Dan, gelaran politik bertajuk ‘Debat Capres’
beberapa waktu lalu itu sangat mengindikasikan betapa para kandidatnya sangat
tidak siap untuk berbeda gagasan, berbeda konsep, berbeda cara pandang dalam
memandang Indonesia yang berbhineka dan kaya raya ini. Jangkauan dan horison pikiran-pikiran
mereka masih sangat kurang luas, kurang mondial, dan sangat kurang mendunia. Gagasan
mereka masih hanya selevel ‘musrenbangdes’ atau acara 'cerdas cermat' di tv hitam putih zaman dahulu itu. Idealitas mereka masih sangat belum mampu menembus
langit dan menukik ke bumi di ketinggian dan kedalaman hati rakyat.
Mereka masih sebatas berdebat soal siapa penguasa
dan siapa yang dikuasai. Siapa yang gampang ‘hutang’ dan siapa yang ‘tidak suka’
hutang. Siapa yang kini memiliki ribuan hektar lahan padahal selama ini sudah ‘tertutupi’
rapat-rapat, dan siapa yang ‘keprucut’ telah memublikasikannya untuk ‘kepentingan’
politis dalam debat presiden, lusa hari itu?
Coba kita memotretnya lebih fokus lagi, betapa para
kandidat capres itu masih ‘dicapreskan’ oleh ‘industri’ partai politik yang
belum tentu paralel dengan aspirasi jutaan rakyat di negeri ini. Mereka masih didorong-dorong dan digiring-giring oleh para 'makelar' politik dan ditepuktangani oleh tim
sukses mereka masing-masing yang justru ‘nafsu politik’ nya melebihi sang
kandidat itu sendiri. Saling menghujat tuding jidat antar tim sukses ketika
tayang langsung di kaca televisi. Saling kecam dan ejek, saling lempar
kebencian, caci maki, dan sumpah serapah.

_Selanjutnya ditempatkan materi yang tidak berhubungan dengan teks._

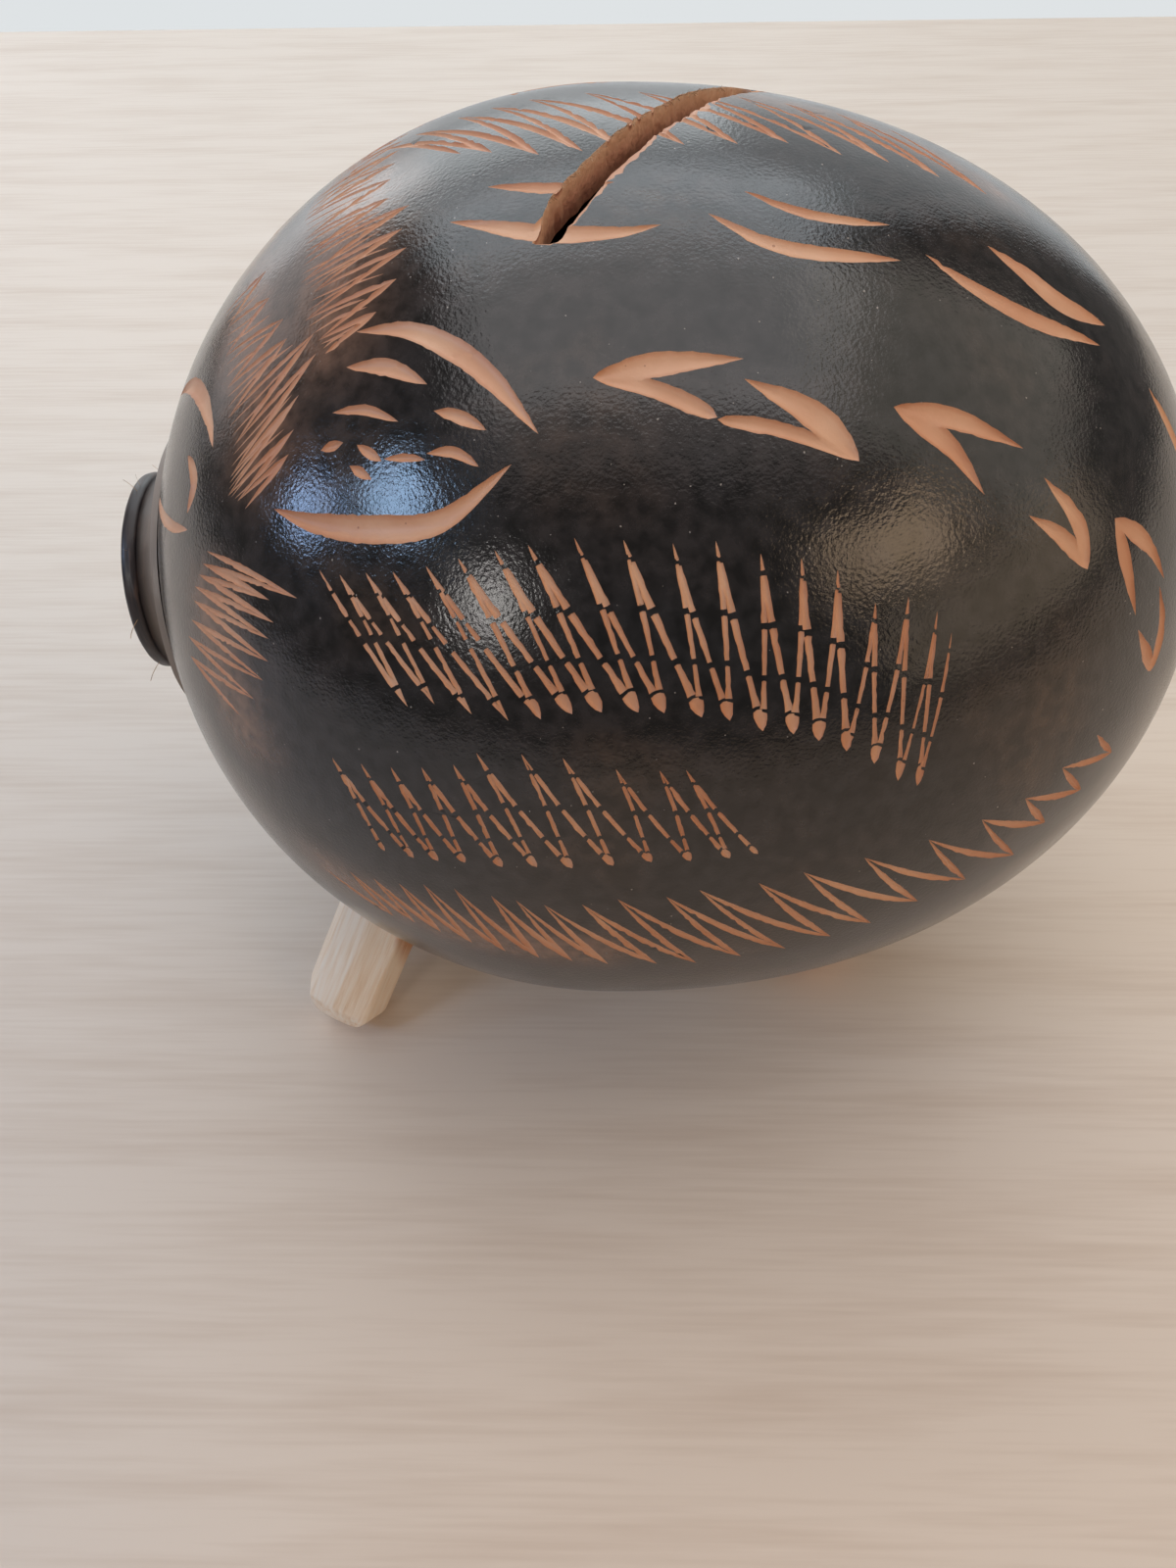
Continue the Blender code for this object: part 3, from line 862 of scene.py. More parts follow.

Gelar debat kandidat yang sangat gebyar itu jika
diteropong dari kaca mata ratusan juta rakyat di negeri ini, ‘tibaknya’ sekadar ‘lambe turah’ saja. Hanya omong
tanpa meresapi kesumpekan dan ‘kelaparan’ hati rakyat, tanpa bisa menjamin kesejahteraan,
dan kenyamanan hati rakyat, padahal negeri ini adalah kedaulatannya milik
rakyat. Mereka tidak tahu bahwa sesungguhnya mereka itu sekadar ‘jongos’
rakyat.
Akhirnya, debat capres itu justru menjadi ajang tabur kebencian, keterpecahbelahan dan teriris-irisnya hati nurani ratusan juta
rakyat di negeri ‘Nyiur Melambai’, ini. Sekadar 'lambe turah' alias mulut berbusa-busa saja.
Apakah sesungguhnya yang dapat diperoleh, dan dimaknai
sebagai pelajaran berharga oleh ratusan juta rakyat yang tengah menikmati
suguhan debat calon presiden di layar televisi hingga di sudut-sudut kampung seantero
negeri, ini? Sekadar ‘lambe turah’ kah?